What would be amazing is if these planets didn't end up like the earth, of whom very likely was struck by a mars or smaller size orbiting companion planet - which means we might actually be BEHIND this newly discovered planet by about 4.5 BEEELLION years! HA!
I welcome our new overlords! 3:)
The Earth and Moon get exactly the same amount of solar energy, yet the maximum temperature on the Moon is 200C hotter than maximum on Earth. The minimum temperature on Earth is 75C warmer than the minimum on the Moon. There are three major factors in this difference, atmosphere, oceans and Earth's internal fission heating. Read "Greenhouse Gas Ptolemaic Model" at Faux Science Slayer for details. Earth is unique in a hundred ways that allow self replicating, conscious life forms which take an eternity to develop. Even after years in school, some life forms are still unconscious.
How can any article include the phrase 'just' when referring to many light years?

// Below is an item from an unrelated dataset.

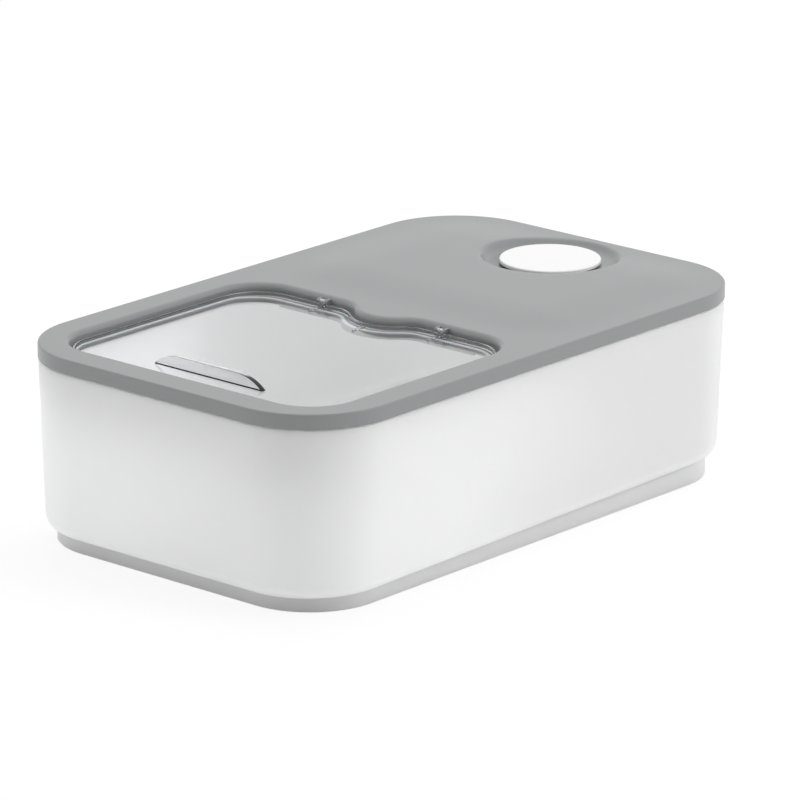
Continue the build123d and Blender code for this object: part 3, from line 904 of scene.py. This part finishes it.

'It's a good bit further off, at 1,100 light-years.'
I know the English have a penchant for understatement and this is an example. Light from this star left the star before William the Conqueror did his thing but it's 'a good bit further off'. Makes it sound like you'd have to go all the way to the next town over to get there. No, these are vast distances and the language should, in my opinion, reflect the (literally) astronomical distances involved.
In the scheme of things, 1100 light years is still in our close neighbourhood. Our galaxy is over 100,000 light years across. The closest proper galaxy to our own is over 2,000,000 light years away. The most distant are thousands of times further than that! Such phrases used in this article and others like it are, in my opinion, fine.
And its distances are totally incomprehensible to the regular human being.
Consider that astronomers are regularly talking about our "galactic neighborhood" - meaning the group of galaxies that are closest to us.
This has nothing to do with understatement, and everything to do with you not being used to the distances and concepts. Not a slur on your knowledge or intelligence, far from, but when one's job is to look at data coming from the nearest galaxies who happen to be up to a trillion light-years away, I guess that one does end up considering them in a different light and talking about them in such a way.
So, considering that a group of stellar systems less than 2000 light-years away are in "our neighborhood" seems perfectly reasonable, when you realize that that distance is less than 1.7% the diameter of our galaxy.